- Directed by: Jim Wynorski
- Written by: Jim Wynorski R. J. Robertson
- Based on: Characters created by William Norton Frances Doel
- Produced by: Roger Corman
- Starring: Angie Dickinson Robert Culp Danielle Brisebois Julie McCullough
- Cinematography: Robert New
- Music by: Chuck Cirino
- Production company: New Horizons
- Distributed by: Concorde Pictures
- Release date: October 1987;
- Running time: 82 mins
- Country: USA
- Language: English

= Big Bad Mama II =

Big Bad Mama II is a 1987 American action–crime–sexploitation comedy film produced by Roger Corman, directed by Jim Wynorski, starring Angie Dickinson, Robert Culp, Danielle Brisebois and Julie McCullough.
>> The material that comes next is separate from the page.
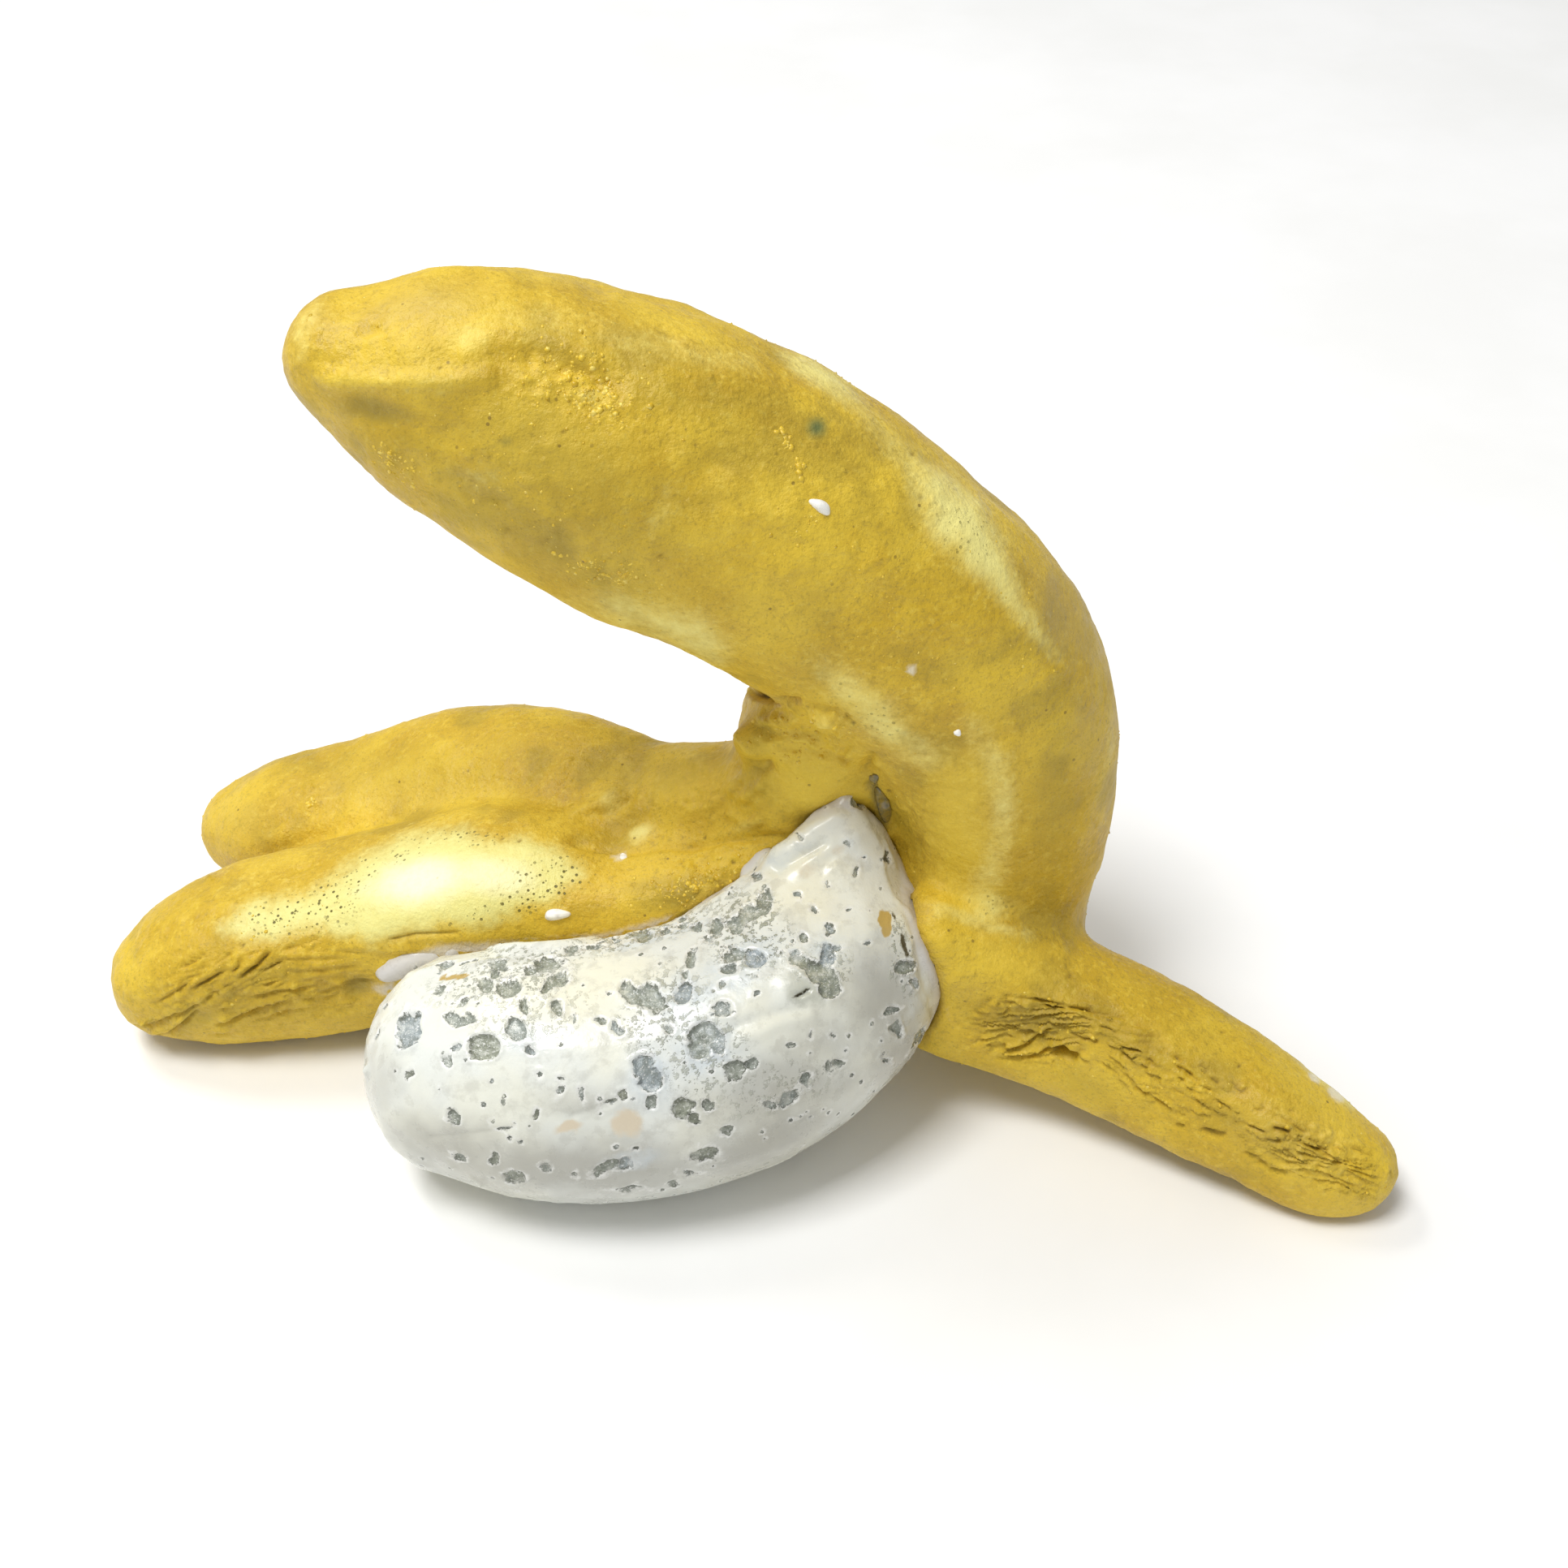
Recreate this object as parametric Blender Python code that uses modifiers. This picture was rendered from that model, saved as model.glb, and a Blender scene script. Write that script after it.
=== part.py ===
"""A half-peeled banana, hand-built in clay and glazed. Metres, +Z up.

It stands on Z = 0 with its origin at the bottom centre of its box. Its front, with
the pale flesh, faces -Y, and the stem end arches over towards -X.
Two solids: the yellow peel (the unpeeled half, the joint lump and three flaps, which
are one body as fired) and the pale flesh, seated in the peel with a fine gap.
"""

import math
from typing import NamedTuple

import bmesh
import bpy
from mathutils import Vector

MM = 0.001

# How the clay is put together, in mm
SEAT_GAP = 0.3
MELT_GRID = 1.3
GROUND_DEPTH = 20.0
GROUND_WIDTH = 300.0

# Mesh density
RING_STEP = 2.8
END_RINGS = 5
SIDES = 28
FLESH_SIDES = 32
SMOOTH_ROUNDS = 5
SMOOTH_SHARE = 0.5
FACES_KEPT = 0.095

FRONT = Vector((0, -1, 0))


class Ridge(NamedTuple):
    """A soft ridge along a roll, or a trough where its height is below zero.

    The angle is measured round the section: 0 faces the front and 90 the upper or outer
    side. The heights are shares of the radius at even steps along the roll.
    """

    first_angle: float
    last_angle: float
    heights: tuple
    sharpness: float


class Roll(NamedTuple):
    """A roll of clay, made before it is pressed onto the others.

    Each station is x, y and z of the middle, the half thickness from front to back, and
    the half thickness towards the upper or outer side, all in mm, and the section's turn
    in degrees. The ends are the lengths of the rounded ends in mm.
    """

    stations: tuple
    ends: tuple
    squareness: float
    ridges: tuple


# The unpeeled half, from its heel up and over to the stem stub
BODY = Roll(
    stations=(
        (29.0, 30.0, 12.0, 12.6, 12.0, 0),
        (28.4, 30.0, 24.0, 13.4, 12.8, 0),
        (28.4, 30.0, 38.0, 14.6, 14.3, 0),
        (26.0, 30.0, 52.0, 16.0, 15.8, 0),
        (18.0, 30.0, 64.8, 17.1, 16.8, 0),
        (5.8, 30.0, 75.8, 17.8, 17.5, 0),
        (-7.6, 30.0, 84.6, 17.8, 17.6, 0),
        (-22.4, 30.0, 91.8, 17.3, 17.2, 0),
        (-37.6, 30.0, 98.0, 14.4, 14.0, 0),
        (-50.4, 30.0, 103.4, 8.6, 8.0, 0),
    ),
    ends=(14.0, 5.4),
    squareness=2.15,
    ridges=(
        Ridge(40, 84, (0.00, 0.04, 0.07, 0.07, 0.04, 0.03), 12),
        Ridge(-32, -8, (0.00, 0.02, 0.03, 0.03, 0.04, 0.02), 14),
        Ridge(-78, -66, (0.00, 0.00, 0.04, 0.05, 0.03, 0.00), 14),
        Ridge(128, 150, (0.00, 0.04, 0.05, 0.05, 0.04, 0.00), 12),
        Ridge(205, 215, (0.00, 0.02, 0.04, 0.04, 0.03, 0.00), 12),
    ),
)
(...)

While it has been identified as a sequel to Big Bad Mama (1974), it is more accurately described as a reboot, as the film exists on a parallel plane with its predecessor.

==Plot==
In 1934, Wilma McClatchie's husband is shot down by police attempting to evict the McClatchies from their farm. Wilma's entry into a bank-robbing career occurs from a need for righteous revenge against Morgan Crawford, the banker who foreclosed on her home and is now running for governor of Texas. She tells her two daughters, Polly and Billie Jean: "The best way to kill a man is to destroy his dreams." So, among other things, she abducts Crawford's son, Jordan, and turns him into a willing gang member with her daughters' help. Also aiding and abetting the McClatchies in the plan is an Eastern journalist, who sees the thieving clan as his front-page ticket.

==Cast==
- Angie Dickinson as Wilma McClatchie
- Robert Culp as Daryl Pearson
- Danielle Brisebois as Billie Jean McClatchie
- Julie McCullough as Polly McClatchie
- Bruce Glover as Morgan Crawford
- Jeff Yagher as Jordan Crawford
- Jacque Lynn Colton as Alma
- Ebbe Roe Smith as Lucas Stroud
- Charles Cyphers as Stark
- Kelli Maroney as Willie McClatchie
- Linda Shayne as Bank Teller

==Production==
Filming started in June 1987 and took four weeks.

==Reception==
In the Los Angeles Times, film critic Leonard Klady called it "one of the strangest sequels ever to crash through a roadblock...the first genuine moral fairy tale of the genre."